Stored data:
※ ※ ※

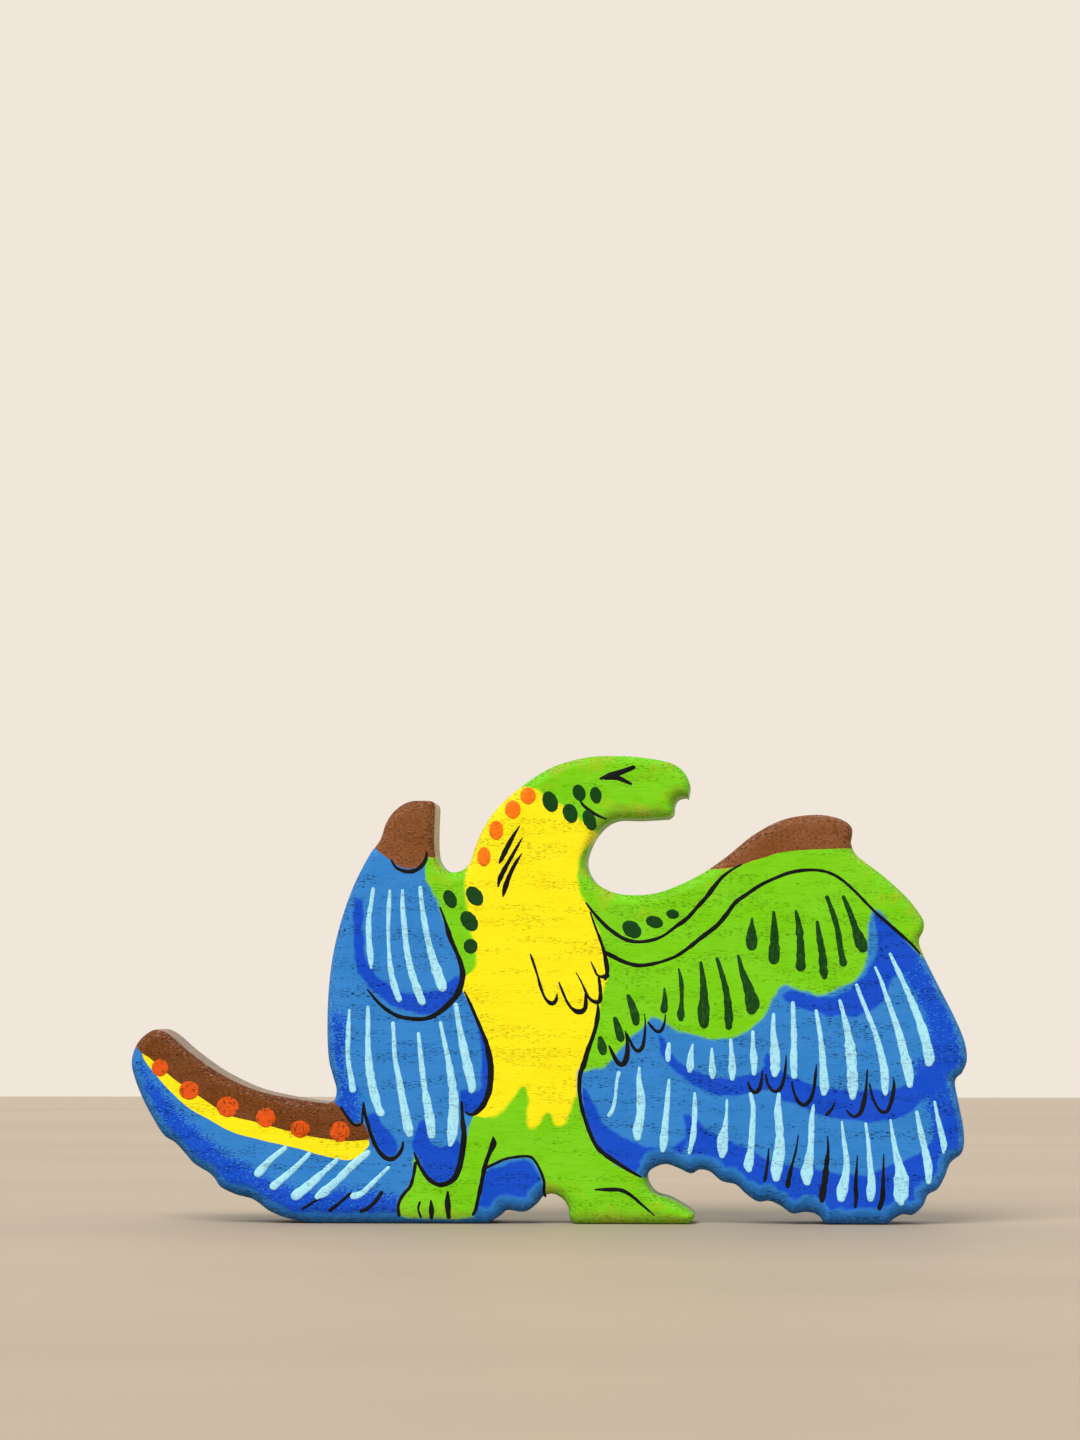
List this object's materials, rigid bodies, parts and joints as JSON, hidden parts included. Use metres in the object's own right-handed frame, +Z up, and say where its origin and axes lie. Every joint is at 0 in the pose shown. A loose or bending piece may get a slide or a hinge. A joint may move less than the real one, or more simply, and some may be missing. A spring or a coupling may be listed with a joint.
{
  "type": "painted wooden bird dinosaur figure",
  "caption": "Flat free-standing figure of a feathered dinosaur with spread wings and a long tail, sawn from a thick board, rounded at its edges and hand-painted on both faces.",
  "frame": {"origin": "centre of the footprint's length and thickness, on the surface the figure stands on", "axes": "+X along the board from the tail's end to the spread right wing, +Y through the board's thickness from the painted front to the rear, +Z up"},
  "size_m": [0.17, 0.018, 0.095],
  "materials": {
    "board_wood": "bare pale wood, sanded",
    "blue_paint": "mid-blue acrylic paint on wood under satin varnish",
    "green_paint": "lime-green acrylic paint on wood under satin varnish",
    "yellow_paint": "yellow acrylic paint on wood under satin varnish",
    "brown_paint": "brown acrylic paint on wood under satin varnish"
  },
  "bodies": {
    "root": {"wood_body": "board_wood", "left_wing_tip_coat": "brown_paint", "left_wing_coat": "blue_paint", "shoulder_coat": "green_paint", "chest_coat": "yellow_paint", "legs_coat": "green_paint", "tail_coat": "blue_paint", "tail_back_coat": "brown_paint", "tail_stripe_front": "yellow_paint", "tail_stripe_rear": "yellow_paint", "head_coat": "green_paint", "right_wing_green_coat": "green_paint", "right_wing_blue_coat": "blue_paint", "right_wing_tip_coat": "brown_paint"}
  },
  "joints": []
}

※ ※ ※

What to produce: Extract each line from the listing that holds the word "axes".

Worked answer:
List this object's materials, rigid bodies, parts and joints as JSON, hidden parts included. Use metres in the object's own right-handed frame, +Z up, and say where its origin and axes lie. Every joint is at 0 in the pose shown. A loose or bending piece may get a slide or a hinge. A joint may move less than the real one, or more simply, and some may be missing. A spring or a coupling may be listed with a joint.
  "frame": {"origin": "centre of the footprint's length and thickness, on the surface the figure stands on", "axes": "+X along the board from the tail's end to the spread right wing, +Y through the board's thickness from the painted front to the rear, +Z up"},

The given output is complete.